Steve Brawner Special to the Times Record

Can a political party close its doors to taxpaying outsiders when it’s heavily subsidized by them? That question arises after two incidents Saturday, only one of which was important.

The one that’s not important occurred when the Republican Party of Arkansas barred an Arkansas Democrat-Gazette photographer from attending its state convention. Executive Director Sarah Jo Reynolds later told the newspaper that the party didn’t want the photographer to video record the meeting. The Democrat-Gazette’s reporter was allowed inside.

The one that is important is the party including support for closed primaries in its platform that it approved Saturday. Delegates want to change the law so that Arkansans would have to register to vote as Republicans in order to vote in the Republican primary. Arkansas is an open primary state that allows any voter to vote in either the Republican or Democratic primary.

There is a logic to this. A political party should be a collection of like-minded individuals. Its members naturally would want the primary process to nominate candidates who best represent them in the November general election. When voters can vote wherever they want, non-Republicans can affect the outcome.

Some party members might be concerned about the efforts of a group like Common Ground Arkansas. This spring, that group of independents encouraged voters to vote strategically in the Republican primary. Its argument was that since Arkansas is now a Republican state and the Republican is going to win in November, voters should participate in that primary so they could have a say in who ultimately wins (and maybe pull the party toward the center and away from former President Donald Trump).

That’s fine. Here’s what’s not. In Maryland, Democrats spent more than $1 million in the Republican primary to help a candidate, supported by Trump, who says President Joe Biden didn’t win the 2020 election.

Why would Democrats support that candidate? Because they believed he would be easier for their own candidate to defeat in November in their blue-ish state. So far they are succeeding. That candidate won the Republican nomination.

It’s understandable that the Republican Party would not want any meddling by Democrats and non-Republicans in their own primary.

But here’s the other side: Party primaries are basically how we elect most of our officials.

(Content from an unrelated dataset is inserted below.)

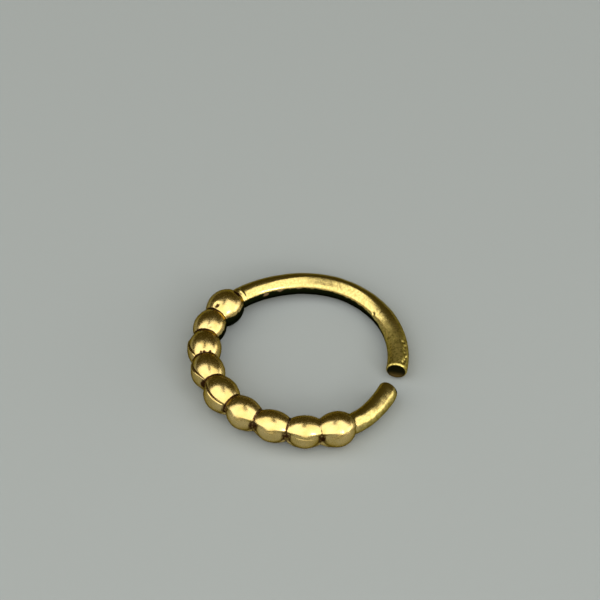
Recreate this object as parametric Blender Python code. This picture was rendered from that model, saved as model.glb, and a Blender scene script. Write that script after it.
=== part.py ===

Candidates must run under a party label to have any chance of getting elected. In many places in Arkansas and in statewide races, they must do so as a Republican if they want to win. The November election is largely a formality.

In a closed primary system, voters could be forced to either declare themselves a member of the Republican Party or else abstain from the election that matters most – the one in the spring that essentially determines their governor and also their sheriff. And if party membership is required, what would come next? Requiring everyone to pay a due?

The result would be a smaller number of partisan base voters electing our officials, who in turn would reflect those voters. Candidates would have little reason to appeal to the broader electorate. They would go as far right as necessary – or as far left if Democrats also ran a closed primary – to reach those registered party members. Elections are already too much about appealing to the base. Closed primaries would make it worse by shrinking the base.

Another objection to closed primaries is the fact that while the Republican Party is a private entity, both it and the Democratic Party depend heavily on the government for their operations.

Primaries are administered by taxpayer-funded state and local officials in taxpayer-funded buildings using taxpayer-funded resources. The voting machines, the security, the cybersecurity, the counting process – it’s all done using tax dollars collected from all Arkansans, not only Republicans.

If a party wants to exclude voters, perhaps it should pay for its own process rather than rely on the taxpayers.

It still would result in fewer Arkansans and a narrower slice of the electorate electing officials, but at least the rest of us wouldn’t be paying for it.